La présente section introductive détaille donc les différents concepts et définitions qui seront mobilisés dans la suite du rapport. L'encadré ci-dessous en fait la synthèse.
Influence, « puissance douce », ingérence... : synthèse des notions
Pour un acteur politique, le fait d'influencer un autre acteur constitue une finalité. L'influence figure parmi les finalités naturelles et admises des relations internationales.
La capacité d'influence repose notamment sur le développement de la puissance douce (soft power) et du pouvoir discursif des acteurs. Celle-ci passe notamment par le déploiement des outils de la diplomatie d'influence et de la diplomatie publique des États, ainsi que leur capacité à mettre en oeuvre une communication stratégique.
Le caractère naturel et admis de la finalité d'influence et le caractère légitime des leviers diplomatiques mobilisés pour l'atteindre ne signifie pas que l'acteur visé ne doive pas s'en préoccuper. L'influence recherchée peut en effet être agressive, malveillante, voire hostile, et appelle des mesures de riposte de nature principalement diplomatique.
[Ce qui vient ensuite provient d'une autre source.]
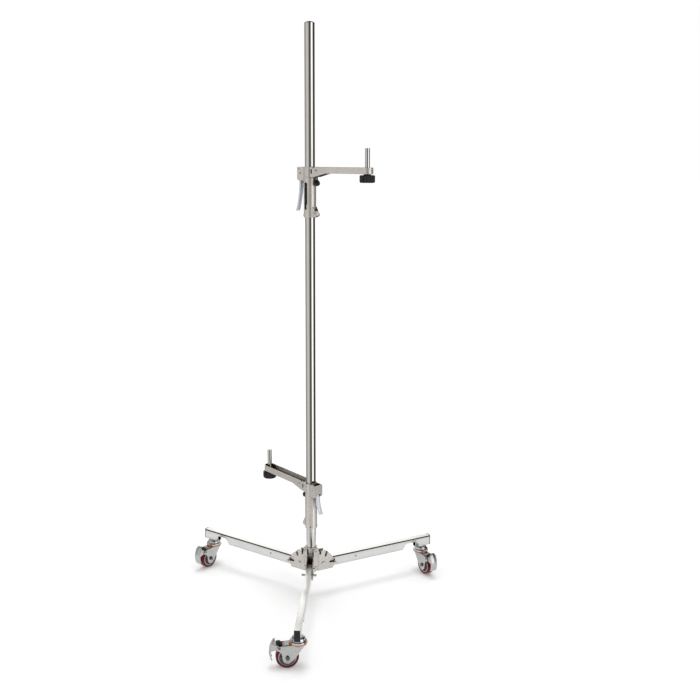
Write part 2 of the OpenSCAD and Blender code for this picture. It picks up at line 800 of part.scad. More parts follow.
module arm(k) {
    gusset_foot = 33;
    window_x = 23;
    window_w = 6;
    window_top = 10;
    window_low = 20;
    notch = [30, 5, 4];
    color(satin) at_arm(k) difference() {
        union() {
            translate([0, 0, -arm_h]) linear_extrude(arm_h) arm_outline(0);
            plate_pair(arm_w / 2 - arm_sheet, arm_sheet) polygon([[0, -arm_h + past],
                [0, -arm_h - gusset_drop], [gusset_foot, -arm_h - gusset_drop], [gusset_end, -arm_h],
                [gusset_end, -arm_h + past]]);
        }
        translate([0, 0, arm_sheet - arm_h]) linear_extrude(arm_h) arm_outline(arm_sheet);
        translate([0, 0, -2 * arm_h - gusset_drop]) cylinder(r = sleeve_r, h = 3 * arm_h + gusset_drop);
        // Clear of the sleeve's root plates
        plate_pair(root_in, root_t) square_below(root_x, arm_h + gusset_drop + past);
        translate([arm_reach, 0, -arm_h - past])
            cylinder(d = stud_d + 2 * running, h = arm_sheet + 2 * past);
        translate([ball_u, 0, -arm_h - past])
            cylinder(d = ball_stem_d + 2 * running, h = arm_sheet + 2 * past);
        // Oblong windows and top notches near the root
        plate(-arm_w, 2 * arm_w) {
            translate([window_x - window_w / 2, -window_low]) square([window_w, window_low - window_top]);
            for (z = [window_low, window_top]) translate([window_x, -z]) circle(window_w / 2);
            translate([notch[0], -notch[2]]) square([notch[1], notch[2] + past]);
        }
        cross_bar(arm_bolt_x, arm_bolt_z, arm_bolt_d + 2 * running, arm_w + 2 * past);
    }
}

// Lever pin, roller pin, cross bolt of the arm and the sleeve's small screw
module arm_pins(k) {
    color(chrome) at_arm(k) {
        cross_bar(lever_x, lever_z, lever_pin_d, box_w);
        for (side = [-1, 1])
            cross_head(lever_x, side * box_w / 2, lever_z, lever_pin_d + 2 * pin_head_out, pin_head_h);
        cross_bar(roller_u, roller_z, roller_pin_d, 2 * (ear_in + arm_sheet));
        for (side = [-1, 1])
            cross_head(roller_u, side * (ear_in + arm_sheet), roller_z,
                roller_pin_d + 2 * pin_head_out, pin_head_h);
        cross_bar(arm_bolt_x, arm_bolt_z, arm_bolt_d, arm_w);
        for (side = [-1, 1])
            cross_head(arm_bolt_x, side * arm_w / 2, arm_bolt_z, arm_bolt_head_d, arm_bolt_head_h);
    }
}

module roller(k) {
    color(nylon) at_arm(k) difference() {
        cross_bar(roller_u, roller_z, roller_d, roller_w);
        cross_bar(roller_u, roller_z, roller_pin_d + 2 * running, roller_w + 2 * past);
    }
}

// Outer edge of the lever: straight inside the box, then curving away from the sleeve
function lever_edge(k, offset) = concat(
    [[lever_root_x + offset, lever_root_z]],
    [for (s = [0 : 0.1 : 1])
        [offset - box_back - (lever_out - box_back) * s * s, -box_h - (lever_tip[k] - box_h) * s]]);

module lever_band(k, depth) {
    outer = lever_edge(k, 0);
    inner = lever_edge(k, depth);
    polygon(concat(outer, [for (p = [len(inner) - 1 : -1 : 0]) inner[p]]));
}

module release_lever(k) {
    color(chrome) at_arm(k) difference() {
        union() {
            plate(-lever_w / 2, lever_w) lever_band(k, lever_sheet);
            plate_pair(lever_w / 2 - lever_sheet, lever_sheet) union() {
                lever_band(k, lever_depth);
                translate([lever_x, lever_z]) circle(lever_boss_r);
                polygon([[lever_x - lever_boss_r, lever_z], [lever_root_x, lever_root_z],
                    [lever_root_x + lever_depth, lever_root_z - 2], [lever_x + lever_boss_r, lever_z]]);
            }
        }
        cross_bar(lever_x, lever_z, lever_pin_d + 2 * running, box_w);
    }
}

module brake_shoe(k) {
    back = -column_r - clear - shoe_t;
    color(grey) at_arm(k) difference() {
        block([back, -shoe_w / 2, -shoe_z - shoe_h / 2], [0, shoe_w / 2, -shoe_z + shoe_h / 2]);
        translate([0, 0, -shoe_z - shoe_h]) cylinder(r = column_r + clear, h = 2 * shoe_h);
    }
}

module ball_knob(k) {
    ball_stem_top = 8;
    color(black) at_arm(k) translate([ball_u, 0, 0]) {
        translate([0, 0, -ball_drop]) sphere(d = ball_d);
        translate([0, 0, -ball_drop]) cylinder(d = ball_stem_d, h = ball_drop - ball_stem_top);
    }
}

module spigot(k) {
    floor_z = arm_sheet - arm_h;
    stud_l = arm_sheet + clear + knob_neck_h + knob_h - knob_floor - past;
    color(steel) at_arm(k) translate([arm_reach, 0, 0]) {
        translate([0, 0, floor_z]) cylinder(d = spigot_d, h = spigot_h - floor_z);
        translate([0, 0, floor_z]) cylinder(r = knob_neck_r, h = spigot_flange_h);
        translate([0, 0, floor_z - stud_l]) cylinder(d = stud_d, h = stud_l);
    }
}

module clamp_knob(k) {
    knob_top = -arm_h - clear - knob_neck_h;
    color(black) at_arm(k) translate([arm_reach, 0, 0]) difference() {
        union() {
            translate([0, 0, knob_top - knob_h]) cylinder(d = knob_d, h = knob_h);
            translate([0, 0, knob_top]) cylinder(r = knob_neck_r, h = knob_neck_h);
        }
        for (a = [0 : flutes - 1]) rotate([0, 0, a * 360 / flutes])
            translate([knob_d / 2, 0, knob_top - knob_h - past])
                cylinder(r = flute_r, h = knob_h + 2 * past - knob_floor);
        translate([0, 0, knob_top - knob_h + knob_floor])
            cylinder(d = stud_d + 2 * running, h = knob_h + knob_neck_h);
    }
}

column_tube();
column_top_plug();
hub_core();
hub_bolts();

for (i = [0 : 2]) {
    leg_bracket(i);
    leg_tube(i);
    leg_end_cap(i);
    lock_pin(i);
    caster_head(i);
    dust_ring(i);
    fork(i);
    axle(i);
    wheel_core(i);
    tread(i);
    brake_pedal(i);
    brake_pad(i);
}

for (k = [0 : 1]) {
    sleeve(k);
    guide_bush(k);
    arm(k);
    arm_pins(k);
    roller(k);
    release_lever(k);
    brake_shoe(k);
    ball_knob(k);
    spigot(k);
    clamp_knob(k);
}
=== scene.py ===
"""Looks of the roller stand: finishes, lathe-turned and pressed pieces, camera and light."""

import json
import math

import bmesh
import bpy
from mathutils import Matrix, Vector


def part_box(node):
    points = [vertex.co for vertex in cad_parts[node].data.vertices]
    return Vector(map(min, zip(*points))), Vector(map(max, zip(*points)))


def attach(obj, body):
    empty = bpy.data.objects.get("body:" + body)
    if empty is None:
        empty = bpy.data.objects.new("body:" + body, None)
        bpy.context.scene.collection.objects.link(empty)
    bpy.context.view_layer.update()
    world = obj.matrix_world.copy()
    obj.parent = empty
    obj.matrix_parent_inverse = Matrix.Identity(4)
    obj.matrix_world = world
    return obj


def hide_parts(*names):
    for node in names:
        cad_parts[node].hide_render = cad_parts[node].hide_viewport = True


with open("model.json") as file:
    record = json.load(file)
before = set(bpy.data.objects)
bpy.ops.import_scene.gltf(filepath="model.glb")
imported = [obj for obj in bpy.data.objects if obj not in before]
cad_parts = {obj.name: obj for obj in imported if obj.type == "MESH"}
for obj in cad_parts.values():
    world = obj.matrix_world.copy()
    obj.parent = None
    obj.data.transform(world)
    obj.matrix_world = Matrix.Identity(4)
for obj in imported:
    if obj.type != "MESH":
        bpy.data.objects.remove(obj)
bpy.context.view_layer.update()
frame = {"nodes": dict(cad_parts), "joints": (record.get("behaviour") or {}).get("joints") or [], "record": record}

LEGS = ("front", "right", "left")
ARMS = ("upper", "lower")
MM = 0.001
JOINTS = {joint["name"]: joint for joint in frame["joints"]}

# Sizes in millimetres that the new pieces share with the solids they dress
WHEEL_R = 37.5
CORE_R = 30.0
TREAD_W = 26.0
TRAIL = 36.0
AXLE_BORE_R = 4.05
FORK_IN = 15.1
FORK_SHEET = 2.5
FORK_TOP = 80.0
HEAD_BOTTOM = 83.6
LEG_BOTTOM = 101.85
RING_BOTTOM = 80.6
PEDAL_X = 62.0
PEDAL_Z = 72.0
PEDAL_W = 28.0
PEDAL_PIN_BORE_R = 2.55
PIVOT_U = 44.0
PIVOT_Z = 120.6
SLEEVE_R = 21.8
CLEAR = 0.3
ARM_REACH = 250.0
ARM_H = 21.0
ARM_BOLT_X = 44.0
KNOB_D = 51.0
KNOB_H = 25.0
BALL_D = 20.0
BALL_U = 33.0
BALL_DROP = 55.0
BOX_BACK = 44.0
BOX_W = 34.0
BOX_H = 46.0
LEVER_W = 15.0
LEVER_DEPTH = 8.0
LEVER_TIP = {"upper": 150.0, "lower": 104.0}
LEVER_OUT = 61.0
LEVER_PIN_X = -30.0
LEVER_PIN_Z = -22.0
LEVER_PIN_BORE_R = 2.55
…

Au-delà du champ diplomatique, l'influence comporte également une dimension militaire, et joue un rôle essentiel à chacun des stades du triptyque « compétition - contestation - affrontement » qui structure la doctrine militaire française actuelle.
L'influence malveillante peut également être obtenue par des moyens dissimulés et illégitimes : on parle alors d'ingérence. Contrairement à l'influence, l'ingérence n'est pas une finalité mais un procédé : l'influence, même malveillante, peut passer par des canaux légitimes, sans opération d'ingérence. À l'inverse, certaines opérations d'ingérence, par exemple dans le champ économique et juridique, relèvent de finalités distinctes de l'influence. Les ingérences à finalité d'influence malveillante, qui passent principalement mais non uniquement par des opérations de manipulation de l'information, peuvent, pour le pays qui en est la cible, constituer une menace dite « hybride ». Ces ingérences appellent des mesures de défense et de riposte spécifiques, qui excèdent les champs diplomatique ou militaire et concernent de larges pans de politique publique.
Source : commission d'enquête
A. L'INFLUENCE, QUI CONSTITUE UNE FINALITÉ NATURELLE ET LÉGITIME DANS LES RELATIONS INTERNATIONALES, SUPPOSE DES STRATÉGIES SPÉCIFIQUES
1. L'influence, en ce qu'elle s'oppose à la contrainte, constitue une finalité naturelle et reconnue comme légitime dans les relations internationales
L'influence peut en première approche faire l'objet d'une définition simple, proposée par le professeur Frédéric Charillon lors de son audition par la commission d'enquête : « l'influence consiste pour un acteur A à faire faire par un acteur B ce qu'il n'aurait pas fait autrement, et ce, sans recourir à la contrainte »10(*). C'est par ce dernier aspect qu'elle se distingue de la notion de pouvoir, dont l'exercice inclut la contrainte ou la menace d'y recourir.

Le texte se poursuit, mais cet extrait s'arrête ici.